▸ **What is asked**
Below is a listing. Quote from it, exactly, the lines from the one containing "pawl_front();" down to the one containing "cad_parts[node].hide_render = cad_parts[node].hide_viewport", both ends included, and nothing else.

Start Given data

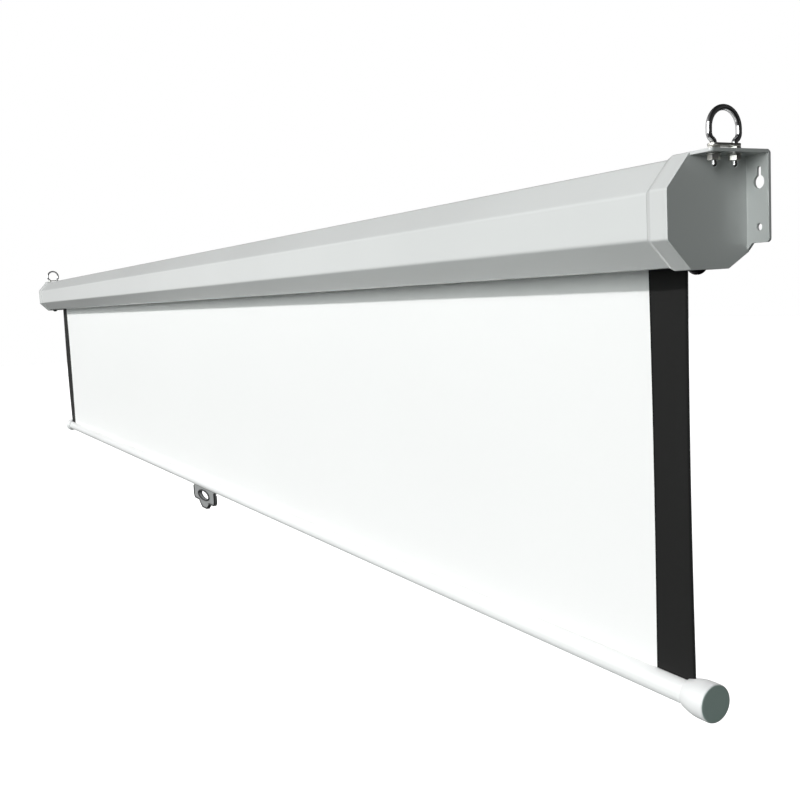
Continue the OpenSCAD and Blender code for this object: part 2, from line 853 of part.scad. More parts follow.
// Plate with an oval finger hole, hung from a saddle that goes under the bar and up its back
module pull_handle() {
    finger_z = -bar_r - saddle_t - rim_w - finger_h / 2;
    front = -handle_off - handle_t / 2;
    color(handle_grey)
    difference() {
        at_bar() difference() {
            union() {
                difference() {
                    rod_x(-handle_w / 2, handle_w / 2, bar_r + saddle_t);
                    translate([-handle_w, front - 2 * bar_r, -2 * bar_r])
                        cube([2 * handle_w, 2 * bar_r, 4 * bar_r]);
                }
                translate([0, front + handle_t, 0]) rotate([90, 0, 0])
                    linear_extrude(handle_t) handle_outline();
                translate([0, front + handle_t + rim_t, finger_z]) rotate([90, 0, 0])
                    linear_extrude(handle_t + 2 * rim_t)
                    polygon(oval(finger_w + 2 * rim_w, finger_h + 2 * rim_w));
            }
            rod_x(-handle_w, handle_w, bar_r + fit);
            translate([-handle_w, -2 * bar_r, 0]) cube([2 * handle_w, 4 * bar_r, 2 * bar_r]);
            translate([0, front + 2 * handle_t, finger_z]) rotate([90, 0, 0])
                linear_extrude(3 * handle_t) polygon(oval(finger_w, finger_h));
        }
        at_handle_screws() {
            cylinder(h = bar_r + saddle_t + cut, r = handle_screw_r + fit);
            translate([0, 0, bar_r + saddle_t - gap]) cylinder(h = handle_head_h, r = handle_head_r + gap);
        }
    }
}

module handle_screws() {
    head_low = bar_r + saddle_t - gap;
    shank_low = bar_r - bar_t - handle_screw_tip;
    color(steel)
    at_handle_screws() {
        translate([0, 0, shank_low]) cylinder(h = head_low - shank_low, r = handle_screw_r);
        translate([0, 0, head_low]) cylinder(h = handle_head_h, r = handle_head_r);
    }
}

case_shell();
end_collar(-1);  // end_collar_left
end_collar(1);  // end_collar_right
end_plate(-1);  // end_plate_left
end_plate(1);  // end_plate_right
end_screws();
end_screw_nuts();
hanging_ring(-1);  // hanging_ring_left
hanging_ring(1);  // hanging_ring_right
ring_cross_plates();
ring_spacer_nuts();
ring_washers();
ring_lock_nuts();
spindle_seat();
idler_seat();
idler_bush();
spring_spindle();
torsion_spring();
ratchet_wheel();
roller_tube();
ratchet_head();
idler_plug();
idler_pin();
spring_anchor();
pawl_pins();
pawl_rear();
pawl_front();
fabric_roll();
screen_fabric();
masking_borders();
hem_rod();
weight_tube();
bar_cap(-1);  // bar_cap_left
bar_cap(1);  // bar_cap_right
pull_handle();
handle_screws();
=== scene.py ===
import json
import math

import bmesh
import bpy
import numpy as np
from mathutils import Matrix, Vector


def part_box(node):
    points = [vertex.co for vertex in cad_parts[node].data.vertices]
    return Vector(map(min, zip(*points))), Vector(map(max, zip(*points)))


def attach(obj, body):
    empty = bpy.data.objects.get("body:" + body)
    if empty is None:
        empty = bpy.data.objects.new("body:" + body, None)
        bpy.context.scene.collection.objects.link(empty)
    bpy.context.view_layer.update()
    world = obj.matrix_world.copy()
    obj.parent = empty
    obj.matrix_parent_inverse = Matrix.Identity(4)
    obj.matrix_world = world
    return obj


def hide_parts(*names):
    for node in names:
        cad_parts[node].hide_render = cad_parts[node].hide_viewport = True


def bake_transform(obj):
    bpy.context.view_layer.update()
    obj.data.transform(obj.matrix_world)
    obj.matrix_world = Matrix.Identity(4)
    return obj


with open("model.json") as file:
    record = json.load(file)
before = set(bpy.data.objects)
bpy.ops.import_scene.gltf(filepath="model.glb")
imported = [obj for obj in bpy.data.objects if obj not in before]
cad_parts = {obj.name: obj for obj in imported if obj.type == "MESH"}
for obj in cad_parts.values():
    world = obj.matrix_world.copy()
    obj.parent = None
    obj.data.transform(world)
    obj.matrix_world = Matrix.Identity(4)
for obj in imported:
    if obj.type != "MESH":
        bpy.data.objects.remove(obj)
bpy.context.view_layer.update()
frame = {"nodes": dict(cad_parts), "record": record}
nodes = frame["nodes"]
scene = bpy.context.scene
scene.view_settings.view_transform = "Standard"

# Camera at the photograph's viewpoint, in metres; SIGHT's columns point right, up and backwards
EYE = (1.86268, -0.61131, -0.03679)
SIGHT = [
    [0.466114, -0.06927, 0.882009],
    [0.88327, 0.093572, -0.459432],
    [-0.050707, 0.9932, 0.1048],
]
camera = bpy.data.objects.new("camera", bpy.data.cameras.new("camera"))
scene.collection.objects.link(camera)
camera.matrix_world = Matrix.Translation(EYE) @ Matrix(SIGHT).to_4x4()
camera.data.sensor_width = 36
camera.data.lens = 45.962
camera.data.shift_x = 0.02493
camera.data.shift_y = 0.00497
camera.data.clip_start = 0.01
camera.data.clip_end = 100
scene.camera = camera

# Places that the CAD gives, in metres
tube_low, tube_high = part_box("roller_tube")
AXIS_Y = (tube_low[1] + tube_high[1]) / 2
AXIS_Z = (tube_low[2] + tube_high[2]) / 2
fabric_low, fabric_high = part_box("screen_fabric")
HALF = fabric_high[0]
SHEET_Y = (fabric_low[1] + fabric_high[1]) / 2
HEM_R = (fabric_high[1] - fabric_low[1]) / 2
HEM_Z = fabric_low[2] + HEM_R
cap_low, cap_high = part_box("bar_cap_right")
CAP_FACE = cap_high[0]
BAR_Z = (cap_low[2] + cap_high[2]) / 2

# Sizes of the cloth, in metres
BORDER = 0.045
CLOTH_THICK = 0.0005
THREAD_PITCH = 0.0011
THREAD_RELIEF = 0.00006

# Distance between the bands of a wave texture at scale 1
WAVE_LENGTH = 0.314


# Node trees
def tree_of(owner):
    owner.use_nodes = True
    owner.node_tree.nodes.clear()
    return owner.node_tree


def node(tree, kind, inputs=None, **settings):
    """A shader node; inputs maps a socket to a value or to another node's output socket."""
    made = tree.nodes.new(kind)
    for key, value in settings.items():
        setattr(made, key, value)
    for key, value in (inputs or {}).items():
        if isinstance(value, bpy.types.NodeSocket):
            tree.links.new(value, made.inputs[key])
        else:
            made.inputs[key].default_value = value
    return made


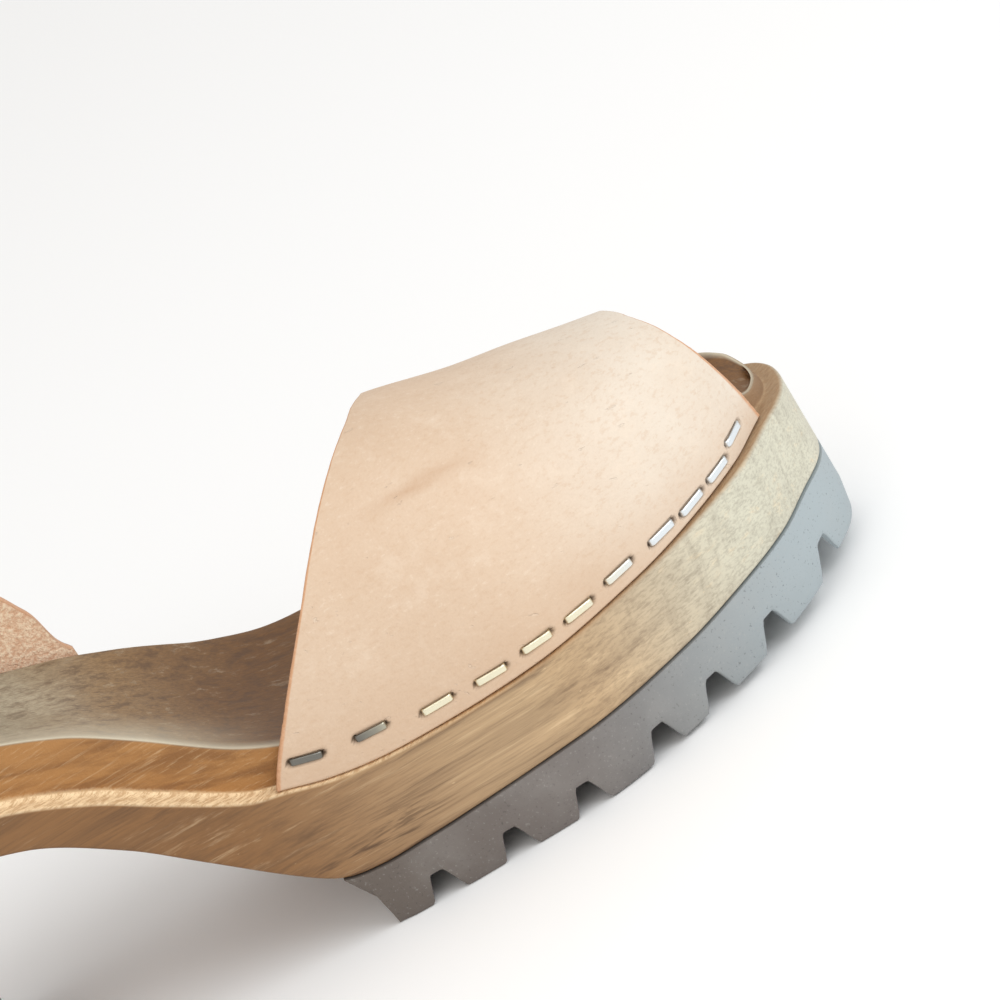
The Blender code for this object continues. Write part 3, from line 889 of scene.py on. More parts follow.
@dataclass
class WoodSole:
    """The carved sole: heel block, arch, side, rebate with its cove, and dished footbed."""

    step: float = 0.0016
    cap_steps: int = 44
    edge: float = 0.0008
    foot_edge: float = 0.0012
    bed_rows: int = 24
    wall_rows: int = 10

    def half_section(self, x: float, side: int) -> list[SectionPoint]:
        """List a section's points from the lower edge up to the footbed's edge.

        Args:
            x: The station.
            side: -1 for the outer side, 1 for the inner.

        Returns:
            The points.
        """
        along = x / LAST.length
        bottom, ledge, bed = LAST.bottom(x), LAST.ledge(x), LAST.bed(x, side)
        taper, wall, strip = LAST.taper(x), LAST.wall(x), LAST.strip(x)
        cove = read(LEVELS, "cove", along) * LAST.rebate
        lean = read(LEVELS, "lean", along) * LAST.rebate
        points = []
        for angle in (0.0, 30.0, 60.0):
            turn = math.radians(angle)
            inset = taper + self.foot_edge * (1 - math.sin(turn))
            points.append(SectionPoint(side, inset, bottom + self.foot_edge * (1 - math.cos(turn)), 0))
        for part in spread(0.0, 1.0, self.wall_rows):
            low, high = bottom + self.foot_edge, ledge - self.edge
            points.append(SectionPoint(side, taper * (1 - part) ** 1.5, low + (high - low) * part, 0))
        for angle in (30.0, 60.0, 90.0):
            turn = math.radians(angle)
            inset = self.edge * (1 - math.cos(turn))
            height = ledge - self.edge + self.edge * math.sin(turn)
            points.append(SectionPoint(side, inset, height, 0, angle / 90.0, angle / 90.0))
        for part in (0.35, 0.7, 1.0):
            inset = self.edge + (wall - self.edge) * part
            points.append(SectionPoint(side, inset, ledge, 0, 1.0, 1.0))
        for angle in (22.0, 45.0, 68.0, 90.0):
            turn = math.radians(angle)
            inset = wall + 0.6 * cove * math.sin(turn)
            height = ledge + cove * (1 - math.cos(turn))
            points.append(SectionPoint(side, inset, height, 0, 1.0, 1.0 - ease(20.0, 60.0, angle)))
        top = bed - self.edge
        for part in (0.3, 0.65, 1.0):
            height = ledge + cove + (top - ledge - cove) * part
            points.append(SectionPoint(side, wall + 0.6 * cove + lean * part, height, 0, 1.0))
        for angle in (35.0, 70.0, 90.0):
            turn = math.radians(angle)
            inset = wall + 0.6 * cove + lean + self.edge * (1 - math.cos(turn))
            height = top + self.edge * math.sin(turn)
            bed_share = ease(30.0, 60.0, angle)
            points.append(SectionPoint(side, inset, height, 0, 1 - bed_share, 0, bed_share, 1.0))
        return points

    def section(self, x: float) -> list[SectionPoint]:
        """List a whole section's points, closed: under the sole, up, across the footbed, down."""
        outer = self.half_section(x, -1)
        inner = self.half_section(x, 1)
        first, last = outer[0], outer[-1]
        under = [SectionPoint(0, first.inset, first.height, part) for part in (0.75, 0.5, 0.25)]
        depth = LAST.dish * (1 - 0.5 * ease(0.80, 1.0, x / LAST.length))
        bed = []
        for part in spread(0.0, 1.0, self.bed_rows)[1:-1]:
            edge = last.height + (inner[-1].height - last.height) * part
            hollow = depth * (1 - (2 * part - 1) ** 2)
            # The footbed's edge band, painted as a highlight by the wood's finish.
            rim = max(1 - part / 0.07, 1 - (1 - part) / 0.07, 0.0)
            bed.append(SectionPoint(0, last.inset, edge - hollow, part, 0, 0, 1.0, rim))
        return outer + bed + inner[::-1] + under + [first]

    def build(self, finish: WoodFinish) -> bpy.types.Object:
        """Carve the sole.

        Args:
            finish: The wood's finish.

        Returns:
            The piece.
        """
        xs = LAST.stations(self.step, self.cap_steps)
        sections = [self.section(x) for x in xs]

        def place(column: int, row: int) -> Vector:
            """Give the sole's point."""
            x, spot = xs[column], sections[column][row]
            if spot.side:
                point = LAST.inset(x, spot.side, spot.inset)
            else:
                outer, inner = LAST.inset(x, -1, spot.inset), LAST.inset(x, 1, spot.inset)
                point = outer.lerp(inner, spot.across)
            point.z = spot.height
            return point

        traits: Traits = {
            "routed": lambda column, row: sections[column][row].routed,
            "ledge": lambda column, row: sections[column][row].ledge,
            "bed": lambda column, row: sections[column][row].bed,
            "rim": lambda column, row: sections[column][row].rim,
        }
        bm = loft(len(xs), len(sections[0]), place, traits)
        return keep("carved_sole", bm, finish.material(), "wood_sole", 50.0)


class Groove(NamedTuple):
    """A groove between lugs: its share of the length and how it turns, in degrees."""

    along: float
    turn: float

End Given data

▸ **Final answer**
pawl_front();
fabric_roll();
screen_fabric();
masking_borders();
hem_rod();
weight_tube();
bar_cap(-1);  // bar_cap_left
bar_cap(1);  // bar_cap_right
pull_handle();
handle_screws();
=== scene.py ===
import json
import math

import bmesh
import bpy
import numpy as np
from mathutils import Matrix, Vector


def part_box(node):
    points = [vertex.co for vertex in cad_parts[node].data.vertices]
    return Vector(map(min, zip(*points))), Vector(map(max, zip(*points)))


def attach(obj, body):
    empty = bpy.data.objects.get("body:" + body)
    if empty is None:
        empty = bpy.data.objects.new("body:" + body, None)
        bpy.context.scene.collection.objects.link(empty)
    bpy.context.view_layer.update()
    world = obj.matrix_world.copy()
    obj.parent = empty
    obj.matrix_parent_inverse = Matrix.Identity(4)
    obj.matrix_world = world
    return obj


def hide_parts(*names):
    for node in names:
        cad_parts[node].hide_render = cad_parts[node].hide_viewport = True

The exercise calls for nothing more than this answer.